Obviously, Timekeeper features a m/m romance. Sound all the bells and alarms for a realistically-written gay romance, because by gods, they’re rare enough and rarer still written well, without essentially resembling the shounen-ai/yaoi fanfics written by teenage girls after binging Junjou Romantica for three weeks. This isn’t a gay romance written for girls (as so many are: fight me, go on, do it), it’s just a boy-meets-boy kind of story that gets it right, not agonising over any ridiculous notions such as how do I write a gay romance?! (spoiler: the same way you write any goddamn romance).

Additionally, this isn’t a story about Danny being gay—it’s a story where Danny just so happens to be into boy-shaped people. This fact alone would likely made me give the book five million stars and recommend it, even if I hadn’t personally liked it. When we have queer SFF on the regular that just so happens to feature queer characters without being a story that centres entirely on their queerness, then I’ll shut up about it. Until then, I’ll say: I do not want queer fiction; I want fiction that happens to be queer.

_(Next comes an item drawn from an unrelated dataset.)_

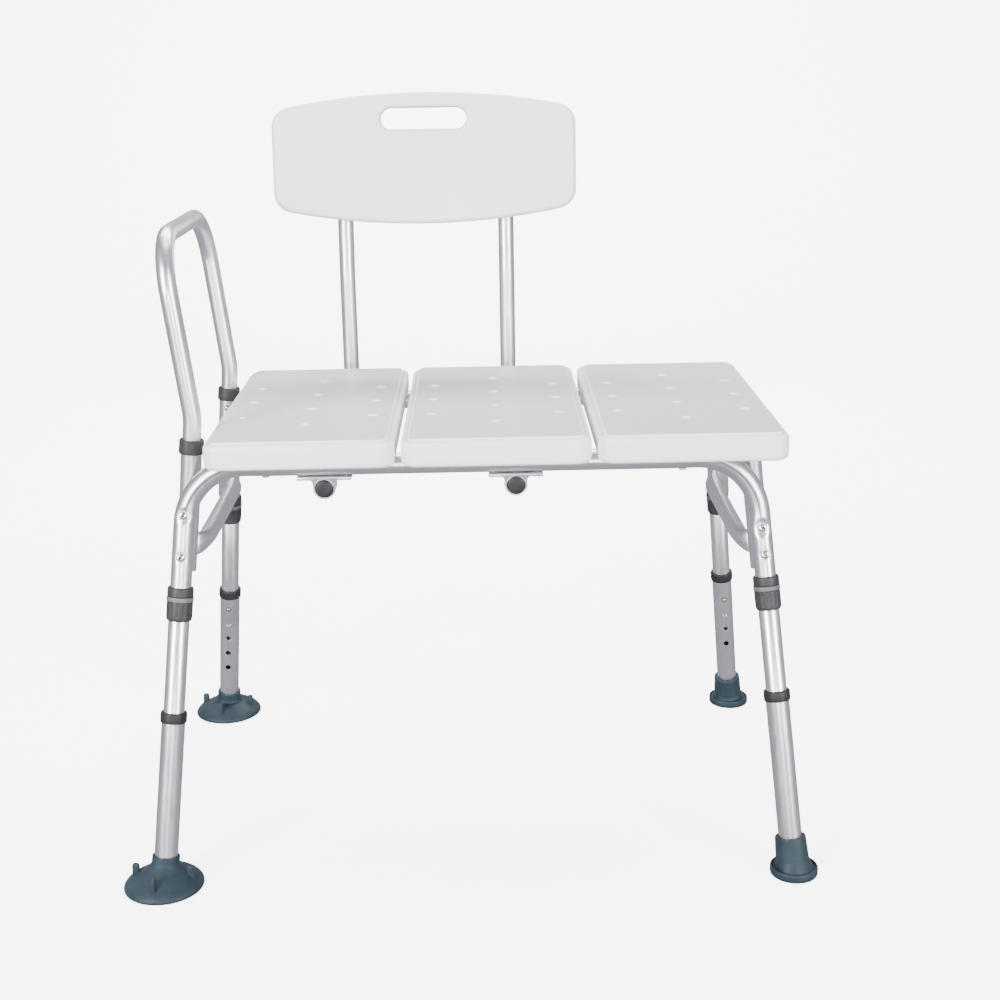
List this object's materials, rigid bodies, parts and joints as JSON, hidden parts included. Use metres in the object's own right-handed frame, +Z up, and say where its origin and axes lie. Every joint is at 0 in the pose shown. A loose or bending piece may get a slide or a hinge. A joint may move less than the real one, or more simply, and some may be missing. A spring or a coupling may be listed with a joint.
{
  "type": "bath transfer bench",
  "caption": "Bath transfer bench with a slatted moulded seat, slide-out backrest, lift-out arm rail and splayed telescopic legs on suction and rubber feet.",
  "frame": {"origin": "centre of the bounding box's bottom, on the floor between the four feet", "axes": "+Z up, +X along the seat towards the end without the arm rail, -Y towards the open front, +Y towards the backrest"},
  "size_m": [0.8522, 0.615, 0.9225],
  "materials": {
    "moulded_white": "off-white blow-moulded polyethylene, fine satin grain",
    "anodised_tube": "satin clear-anodised aluminium tube",
    "dark_plastic": "dark grey moulded nylon",
    "light_grey_plastic": "mid grey moulded acetal",
    "copper_button": "copper-toned plated spring clip",
    "steel_fastener": "bright zinc-plated steel",
    "slate_rubber": "matt slate blue-grey rubber"
  },
  "bodies": {
    "frame": {"front_rail": "anodised_tube", "rear_rail": "anodised_tube", "socket_front_left": "anodised_tube", "socket_rear_left": "anodised_tube", "support_front_right": "anodised_tube", "support_rear_right": "anodised_tube", "arm_ring_front": "dark_plastic", "arm_ring_rear": "dark_plastic", "side_brace_left": "anodised_tube", "side_brace_right": "anodised_tube", "leg_screw_left_upper": "steel_fastener", "leg_screw_left_lower": "steel_fastener", "leg_screw_right_upper": "steel_fastener", "leg_screw_right_lower": "steel_fastener", "seat_panel_left": "moulded_white", "seat_panel_middle": "moulded_white", "seat_panel_right": "moulded_white", "saddle_front_left": "anodised_tube", "saddle_front_right": "anodised_tube", "saddle_rear_left": "anodised_tube", "saddle_rear_right": "anodised_tube", "collar_front_left": "dark_plastic", "collar_front_right": "dark_plastic", "collar_rear_left": "dark_plastic", "collar_rear_right": "dark_plastic"},
    "clip_front_left": {"release_clip_front_left": "light_grey_plastic"},
    "leg_front_left": {"leg_tube_front_left": "anodised_tube"},
    "snap_front_left": {"snap_button_front_left": "copper_button"},
    "lower_front_left": {"lower_tube_front_left": "anodised_tube", "lower_ring_front_left": "dark_plastic", "suction_foot_front_left": "slate_rubber"},
    "clip_front_right": {"release_clip_front_right": "light_grey_plastic"},
    "leg_front_right": {"leg_tube_front_right": "anodised_tube"},
    "snap_front_right": {"snap_button_front_right": "copper_button"},
    "lower_front_right": {"lower_tube_front_right": "anodised_tube", "lower_ring_front_right": "dark_plastic", "rubber_tip_front_right": "slate_rubber"},
    "clip_rear_left": {"release_clip_rear_left": "light_grey_plastic"},
    "leg_rear_left": {"leg_tube_rear_left": "anodised_tube"},
    "snap_rear_left": {"snap_button_rear_left": "copper_button"},
    "lower_rear_left": {"lower_tube_rear_left": "anodised_tube", "lower_ring_rear_left": "dark_plastic", "suction_foot_rear_left": "slate_rubber"},
    "clip_rear_right": {"release_clip_rear_right": "light_grey_plastic"},
    "leg_rear_right": {"leg_tube_rear_right": "anodised_tube"},
    "snap_rear_right": {"snap_button_rear_right": "copper_button"},
    "lower_rear_right": {"lower_tube_rear_right": "anodised_tube", "lower_ring_rear_right": "dark_plastic", "rubber_tip_rear_right": "slate_rubber"},
    "arm": {"arm_rail": "anodised_tube"},
    "arm_button_front": {"arm_button_front": "steel_fastener"},
    "arm_button_rear": {"arm_button_rear": "steel_fastener"},
    "backrest": {"backrest_panel": "moulded_white", "back_tube_left": "anodised_tube", "back_tube_right": "anodised_tube", "back_tube_cap_left": "dark_plastic", "back_tube_cap_right": "dark_plastic"}
  },
  "joints": [
    {"name": "leg_pull_front_left", "type": "slide", "parent": "frame", "child": "leg_front_left", "axis": [-0.0953, -0.1665, -0.9814], "range_m": [0, 0.045]},
    {"name": "height_front_left", "type": "slide", "parent": "leg_front_left", "child": "lower_front_left", "axis": [0.0953, 0.1665, 0.9814], "range_m": [0, 0.1016], "deforming": ["snap_button_front_left"]},
    {"name": "snap_press_front_left", "type": "slide", "parent": "leg_front_left", "child": "snap_front_left", "axis": [0.0161, -0.986, 0.1658], "range_m": [0, 0.0045], "stiffness_N_per_m": 900, "springref_m": -0.001},
    {"name": "clip_press_front_left", "type": "slide", "parent": "frame", "child": "clip_front_left", "axis": [0.0161, -0.986, 0.1658], "range_m": [0, 0.0016], "stiffness_N_per_m": 900, "springref_m": -0.001},
    {"name": "leg_pull_front_right", "type": "slide", "parent": "frame", "child": "leg_front_right", "axis": [0.0953, -0.1665, -0.9814], "range_m": [0, 0.045]},
    {"name": "height_front_right", "type": "slide", "parent": "leg_front_right", "child": "lower_front_right", "axis": [-0.0953, 0.1665, 0.9814], "range_m": [0, 0.0762], "deforming": ["snap_button_front_right"]},
    {"name": "snap_press_front_right", "type": "slide", "parent": "leg_front_right", "child": "snap_front_right", "axis": [-0.0161, -0.986, 0.1658], "range_m": [0, 0.0045], "stiffness_N_per_m": 900, "springref_m": -0.001},
    {"name": "clip_press_front_right", "type": "slide", "parent": "frame", "child": "clip_front_right", "axis": [-0.0161, -0.986, 0.1658], "range_m": [0, 0.0016], "stiffness_N_per_m": 900, "springref_m": -0.001},
    {"name": "leg_pull_rear_left", "type": "slide", "parent": "frame", "child": "leg_rear_left", "axis": [-0.0953, 0.1665, -0.9814], "range_m": [0, 0.045]},
    {"name": "height_rear_left", "type": "slide", "parent": "leg_rear_left", "child": "lower_rear_left", "axis": [0.0953, -0.1665, 0.9814], "range_m": [0, 0.1016], "deforming": ["snap_button_rear_left"]},
    {"name": "snap_press_rear_left", "type": "slide", "parent": "leg_rear_left", "child": "snap_rear_left", "axis": [0.0161, 0.986, 0.1658], "range_m": [0, 0.0045], "stiffness_N_per_m": 900, "springref_m": -0.001},
    {"name": "clip_press_rear_left", "type": "slide", "parent": "frame", "child": "clip_rear_left", "axis": [0.0161, 0.986, 0.1658], "range_m": [0, 0.0016], "stiffness_N_per_m": 900, "springref_m": -0.001},
    {"name": "leg_pull_rear_right", "type": "slide", "parent": "frame", "child": "leg_rear_right", "axis": [0.0953, 0.1665, -0.9814], "range_m": [0, 0.045]},
    {"name": "height_rear_right", "type": "slide", "parent": "leg_rear_right", "child": "lower_rear_right", "axis": [-0.0953, -0.1665, 0.9814], "range_m": [0, 0.0762], "deforming": ["snap_button_rear_right"]},
    {"name": "snap_press_rear_right", "type": "slide", "parent": "leg_rear_right", "child": "snap_rear_right", "axis": [-0.0161, 0.986, 0.1658], "range_m": [0, 0.0045], "stiffness_N_per_m": 900, "springref_m": -0.001},
    {"name": "clip_press_rear_right", "type": "slide", "parent": "frame", "child": "clip_rear_right", "axis": [-0.0161, 0.986, 0.1658], "range_m": [0, 0.0016], "stiffness_N_per_m": 900, "springref_m": -0.001},
    {"name": "arm_lift", "type": "slide", "parent": "frame", "child": "arm", "axis": [0.0966, 0, 0.9953], "range_m": [0, 0.05], "deforming": ["arm_button_front", "arm_button_rear"]},
    {"name": "arm_button_press_front", "type": "slide", "parent": "arm", "child": "arm_button_front", "axis": [0, -1, 0], "range_m": [0, 0.0042], "stiffness_N_per_m": 900, "springref_m": -0.001},
    {"name": "arm_button_press_rear", "type": "slide", "parent": "arm", "child": "arm_button_rear", "axis": [0, 1, 0], "range_m": [0, 0.0042], "stiffness_N_per_m": 900, "springref_m": -0.001},
    {"name": "backrest_slide", "type": "slide", "parent": "frame", "child": "backrest", "axis": [0, 1, 0], "range_m": [0, 0.4]}
  ]
}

And that’s precisely what Timekeeper is.

Timekeeper is also a brilliant story that makes Sim look like she’s been published for years, not, in fact, her debut novel. The world is richly-plotted and expertly conveyed, mixing her unique magic and myth effortlessly with the more modern setting of a Victorian England only slightly different from our own. Her prose is deep and magical, adding a touch of wonder to the manner of setting that would usually present as either high-society propriety or the nitty-gritty of the streets. Timekeeper is enthralling and delightful and in one book, Sim managed to both write a story that finds a natural end, at the same time as setting the stage for subsequent books to follow.

Needless to say I am highly anticipating more from Sim—both in the Timekeeper world and in whichever additional worlds Sim decides to explore. This book was bloody brilliant. Buy it.